Within hours, news of the sighting had ricocheted through the California birding community.

Part of the reason for the excitement is competitive. Serious bird watchers keep lists of the birds they’ve seen in their lifetimes, or in certain states or regions. For birders who have seen northern gannets in the east, it’s still a big deal to spot one in California, said Mr. Pyle—who added that he personally had been eager to see it himself, since he’s seen the largest number of birds on the Farallones and didn’t want to miss adding this rare visitor to his list.

Throughout the summer and fall, whale-watching boats and bird-watching cruises visited the remote islands, hoping for a glimpse of the gannet, which has been spending most of its time on a small spire of stone called Saddle Rock.

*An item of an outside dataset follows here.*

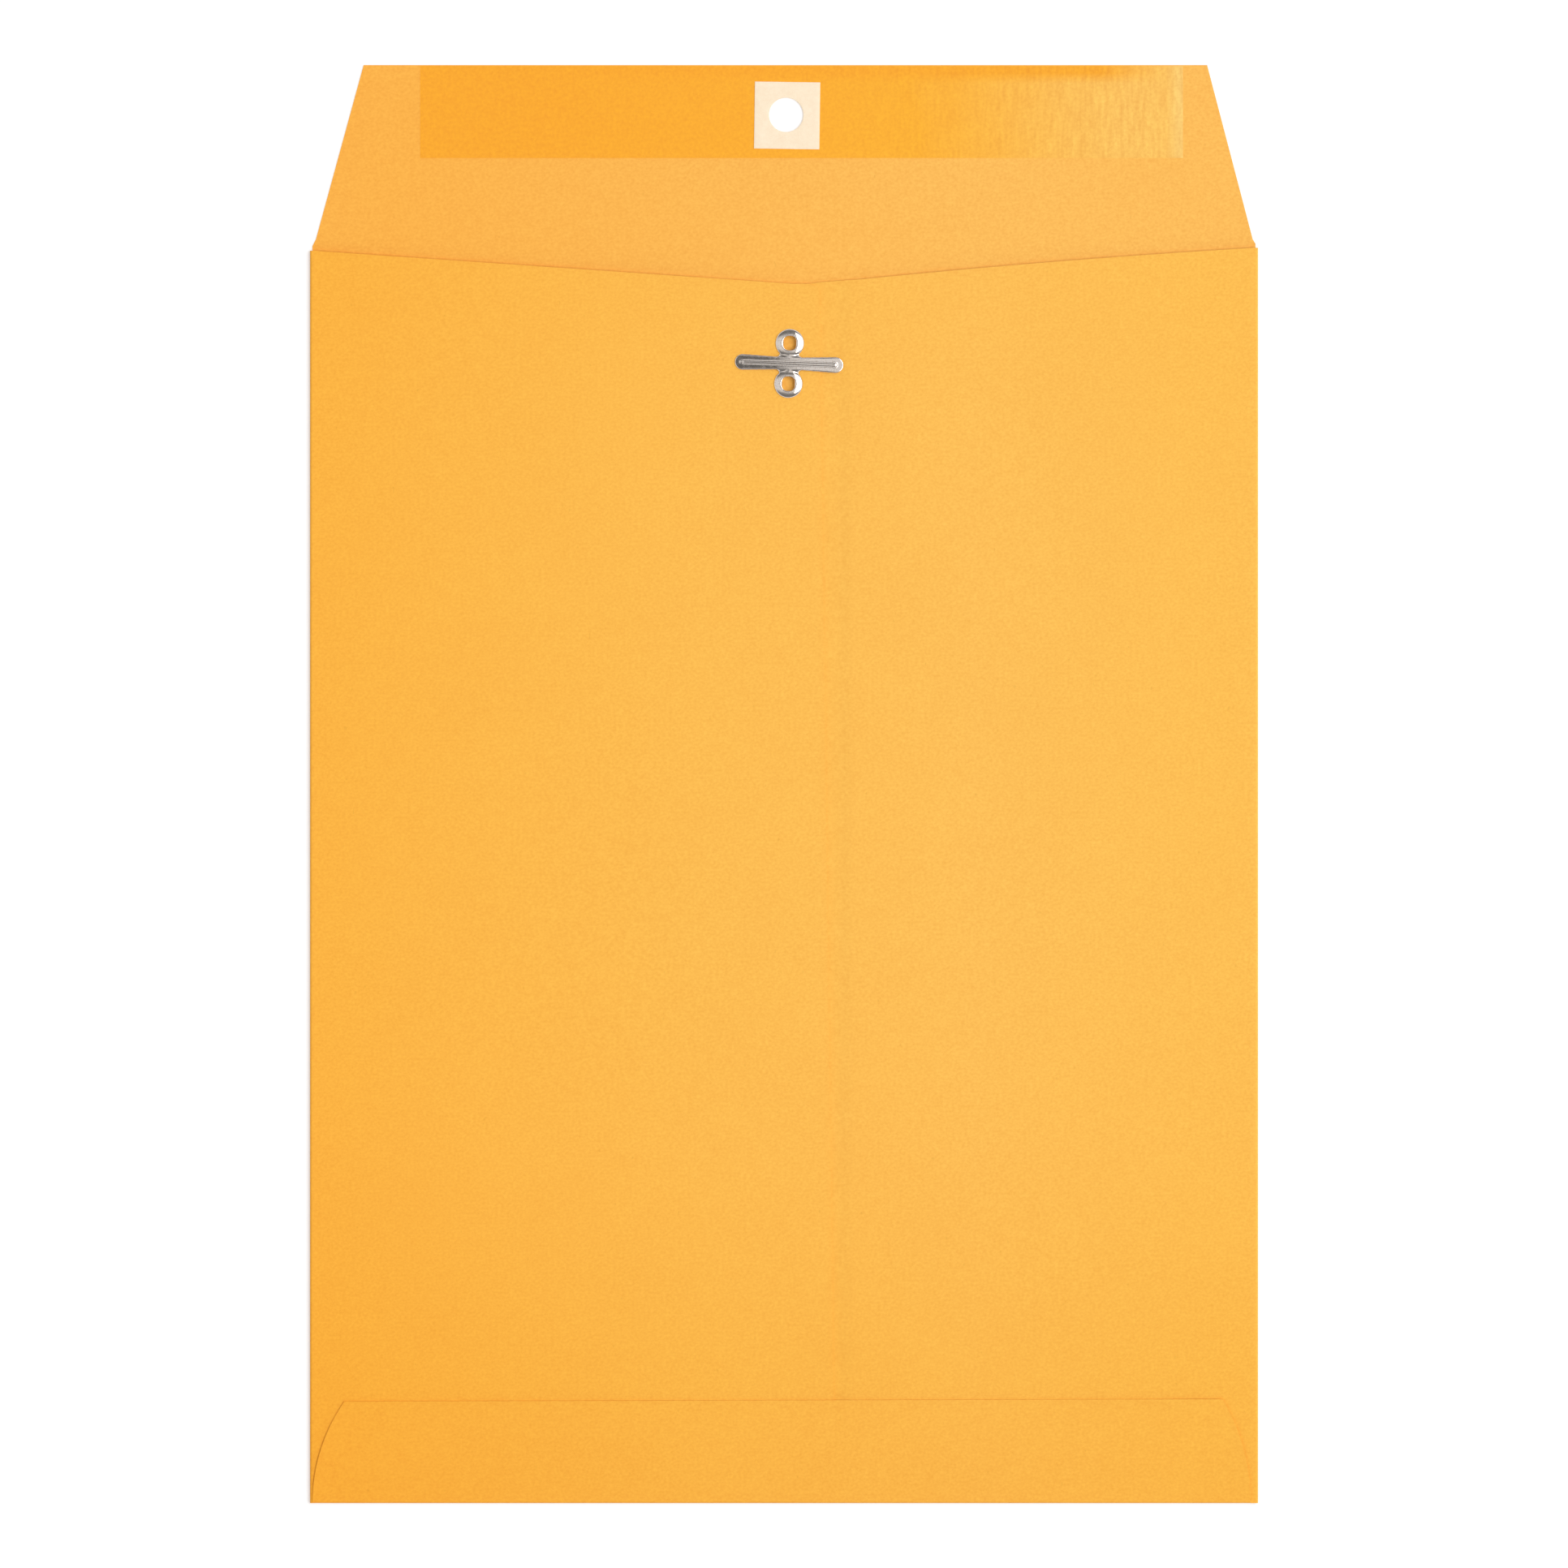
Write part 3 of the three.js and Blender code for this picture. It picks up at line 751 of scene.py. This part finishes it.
# Operators: one for each piece or group of like pieces
class ENVELOPE_OT_front_sheet(bpy.types.Operator):
    """Front panel and open seal flap, one sheet with a crease"""

    bl_idname = "envelope.front_sheet"
    bl_label = "Front Sheet and Seal Flap"

    def execute(self, context):
        paper = context.scene.envelope_paper
        low = (front_low.x, front_low.y)
        high = (front_high.x, EDGE_Y)
        piece = sheet("front_sheet", low, high, FRONT_Z, 24, 36)
        score(piece, CREASE_Y, across=True)
        on_panel = lambda place: place.y < CREASE_Y
        on_flap = lambda place: place.y > CREASE_Y
        left_corner = (flap_low.x, CREASE_Y)
        right_corner = (flap_high.x, CREASE_Y)
        trim(piece, left_corner, (LEFT_X, left_fold_high.y), on_panel)
        trim(piece, (RIGHT_X, right_fold_high.y), right_corner, on_panel)
        trim(piece, (left_corner[0] + paper.flap_left_taper, EDGE_Y), left_corner, on_flap)
        trim(piece, right_corner, (right_corner[0] - paper.flap_right_taper, EDGE_Y), on_flap)
        half_bends = 6
        for step in range(-half_bends, half_bends + 1):
            score(piece, CREASE_Y + step * paper.crease_run / (2 * half_bends), across=True)
        under = Vector((*clasp_centre(paper, context.scene.envelope_clasp), FRONT_Z))
        top_radius = 12 * MM
        foot_radius = 45 * MM
        push(
            piece,
            "rise",
            paper.rise,
            lambda place: 1 - ease((place - under).length, top_radius, foot_radius),
        )
        thicken(piece, PAPER)
        x, y = flap_hole(paper)
        pierce(piece, round_cutter(x, y, FRONT_Z, paper.hole_radius))
        smooth(piece)
        dress(piece, kraft_inside(paper))
        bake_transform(piece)
        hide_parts("front_panel", "seal_flap")
        return {"FINISHED"}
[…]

Though both Point Reyes and the Farallon Islands are renowned among birders for attracting off-course birds, or “vagrants,” the gannet was a particularly exceptional sight.

“Part of everyday life on the Farallones is keeping your eyes open because anything could show up ant any time—but even though we say that, we don’t really mean anything,” Mr. Warzybok said.

Most vagrants are blown off-course, or perhaps they turn left instead of right in a storm or fog bank. Substantially more vagrants show up in cloudy or foggy weather—but not ones that have never even been seen in the same ocean.

“This individual took an incredible journey to get to the Farallones and then it stayed there,” Mr. Bradley said. “It’s definitely just an incredibly rare occurrence.”

The gannet may have decided to stay on the rugged, rocky Farallones because they resemble the species’ nesting colonies back east—right down to the other birds, such as common murres, that nest nearby.

“I’ve seen [the gannet] land among the common murres and look like it wanted to nest—it was displaying and looking like it wanted to mate,” Mr. Warzybok said. “It probably was perplexed as to why there weren’t any other gannets around.”